Em praticamente todas as faixas de "The Car", as baterias são delicadas, como se fossem tocadas com as pontas dos dedos, e os fraseados de guitarra surgem aqui e ali, como apenas mais um elemento dentre as camadas de cordas e órgãos. Se "I Ain't Quite Where I Think I Am" tem algum balanço, lembrando outros momentos do Arctic Monkeys, todo o resto mal parece ter sido feito por uma banda de rock.

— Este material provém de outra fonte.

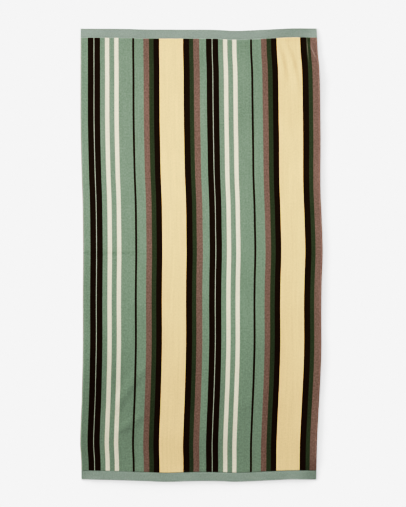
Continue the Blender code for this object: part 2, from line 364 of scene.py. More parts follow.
class TowelYarns(bpy.types.PropertyGroup):
    """The colours of the yarns and the thread, and of the painted crease highlights."""

    sage: yarn_colour("Sage", (0.209, 0.266, 0.205))
    mist: yarn_colour("Mist", (0.350, 0.388, 0.320))
    cream: yarn_colour("Cream", (0.790, 0.732, 0.570))
    ink: yarn_colour("Ink", (0.032, 0.019, 0.013))
    mauve: yarn_colour("Mauve", (0.207, 0.143, 0.119))
    forest: yarn_colour("Forest", (0.061, 0.077, 0.046))
    straw: yarn_colour("Straw", (0.930, 0.651, 0.336))
    # Not a yarn: the pale colour of the painted highlights along the creases.
    ground: yarn_colour("Ground", (0.420, 0.330, 0.300))
    hem: yarn_colour("Hem", (0.268, 0.316, 0.272))
    thread: yarn_colour("Thread", (0.300, 0.350, 0.303))


class TowelStudio(bpy.types.PropertyGroup):
    """The light, the surface and the camera."""

    side: amount("Side", "Strength of the side light", 3.2)
    head: amount("Head", "Strength of the light past the head", 5.8)
    top: amount("Top", "Power of the strip overhead", 4.2, "POWER")
    fill: amount("Fill", "Light from all around", 0.02)
    floor_tone: amount("Floor", "The floor's paleness", 0.90)
    floor_glow: amount("Floor glow", "How far the floor is lit from below", 0.69)
    lens: amount("Lens", "Focal length, in millimetres", 113, "CAMERA")
    camera_place: FloatVectorProperty(
        name="Camera",
        description="The camera's place, straight above the towel",
        default=(0.0061, 0.0057, 6.0),
        subtype="XYZ",
        unit="LENGTH",
    )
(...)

E, de fato, desde "Tranquility Base Hotel & Casino", a construção das obras do grupo tem ficado cada vez mais centrada na figura do vocalista. Turner, hoje morando entre Londres e Paris, compõe no piano e grava versões demo de praticamente tudo antes de chamar os outros integrantes para acrescentar suas partes. O Arctic Monkeys é cada vez mais um reflexo de seu líder, ainda que ele não seja o mesmo de anos atrás.

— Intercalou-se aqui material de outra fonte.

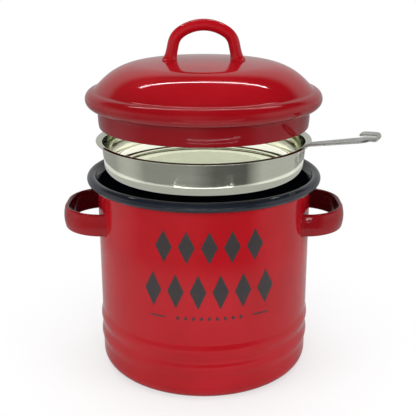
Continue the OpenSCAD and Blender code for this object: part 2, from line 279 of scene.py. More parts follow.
def lid_lining_outline():
    """The black lining under the dome, let a little into the lid's underside."""
    inner_r = COLLAR_R - COLLAR_T
    inner_z = flank_z(inner_r)
    return raised(
        dome_top(LID_T - 0.05) + [(inner_r, inner_z - 1.75)]
        + [(inner_r, inner_z - 2.3)] + dome_top(LID_T + 0.4)[::-1],
        LID_Z,
    )


def collar_outline():
    """The upright collar: a neck under the bead, a slightly bulged wall and a rounded lower edge."""
    top = BEAD_CENTRE[1] - BEAD_R
    edge = COLLAR_T / 2
    bulge_steps = 10
    wall = [
        (COLLAR_R - COLLAR_BULGE + COLLAR_BULGE * sin(pi * i / bulge_steps) ** 0.5,
         1.2 + (top - 0.6) * i / bulge_steps)
        for i in range(1, bulge_steps)
    ]
    return raised(
        arc((COLLAR_R - COLLAR_BULGE - edge, edge), edge, -180, 0, 8)
        + wall
        + [(COLLAR_R - 0.5, top + 0.9), (COLLAR_R - 0.5, top + 2.2)]
        + [(COLLAR_R - COLLAR_T - COLLAR_BULGE, top + 2.4)],
        LID_Z,
    )


# ---------------------------------------------------------------- modelling helpers
def start_point(name, place):
    """A new object of one vertex at a place in mm, left in edit mode with the vertex selected."""
    bpy.ops.object.select_all(action="DESELECT")
    bpy.ops.mesh.primitive_plane_add(size=MM)
    piece = bpy.context.object
    piece.name = name
    piece.data.name = name
    bpy.ops.object.mode_set(mode="EDIT")
    bpy.ops.mesh.select_all(action="SELECT")
    bpy.ops.mesh.merge(type="CENTER")
    bpy.ops.transform.translate(value=Vector(place) * MM)
    return piece


def extrude_to(step, scale=None, centre=None):
    """Extrude what is selected by a step in mm, and resize the new end about a centre."""
    bpy.ops.mesh.extrude_region_move(TRANSFORM_OT_translate={"value": Vector(step) * MM})
    if scale:
        bpy.ops.transform.resize(value=scale, center_override=Vector(centre) * MM)


def turn_to(centre, axis, angle, steps):
    """Spin what is selected about an axis through a centre in mm."""
    # With no window the operator turns the other way round
    bpy.ops.mesh.spin(steps=steps, angle=-angle, axis=axis, center=Vector(centre) * MM)


def draw_line(name, places):
    """A chain of edges through places in mm, left in edit mode."""
    piece = start_point(name, places[0])
    for here, after in zip(places, places[1:]):
        extrude_to(Vector(after) - Vector(here))
    return piece


def close_mesh():
    """Merge doubles, turn the faces outwards and leave edit mode."""
    bpy.ops.mesh.select_all(action="SELECT")
    bpy.ops.mesh.remove_doubles(threshold=WELD)
    bpy.ops.mesh.normals_make_consistent(inside=False)
    bpy.ops.object.mode_set(mode="OBJECT")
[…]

Isso é algo que, de maneira indireta, ele parece assumir em "Big Ideas", música definida na letra como "a balada do que poderia ter sido". É como se Turner dissesse que não é mais capaz de sustentar a figura do rockstar, o rosto de uma geração, que leva à banda ideias geniais de grandes hits, como no passado.
Soa como uma recordação saudosa do grupo no palco, com o foco de luz apontado para si, tocando em grandes festividades --como nas Olimpíadas de Londres, há dez anos-- e levando o público à histeria. "Mas agora as orquestras nos cercaram, e eu não consigo de jeito nenhum me lembrar de como isso funciona", ele canta.

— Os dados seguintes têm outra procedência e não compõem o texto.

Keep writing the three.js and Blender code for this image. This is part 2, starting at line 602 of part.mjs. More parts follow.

Nessa linha, "The Car" resulta em um disco sem hits evidentes, possivelmente a obra menos pop e carismática da carreira do Arctic Monkeys. É um álbum que combina muito mais com uma vitrola e um quarto escuro num momento de reflexão do que com a comunhão de milhares à frente de um palco de festival.
Se o preço de se manter verdadeira é chegar a menos gente, a banda parece disposta a pagar. Afinal, se agora, envolta em orquestras, ainda resta algo da época das camisas polo desgrenhadas, isso é a crença de que o hype não vale a pena.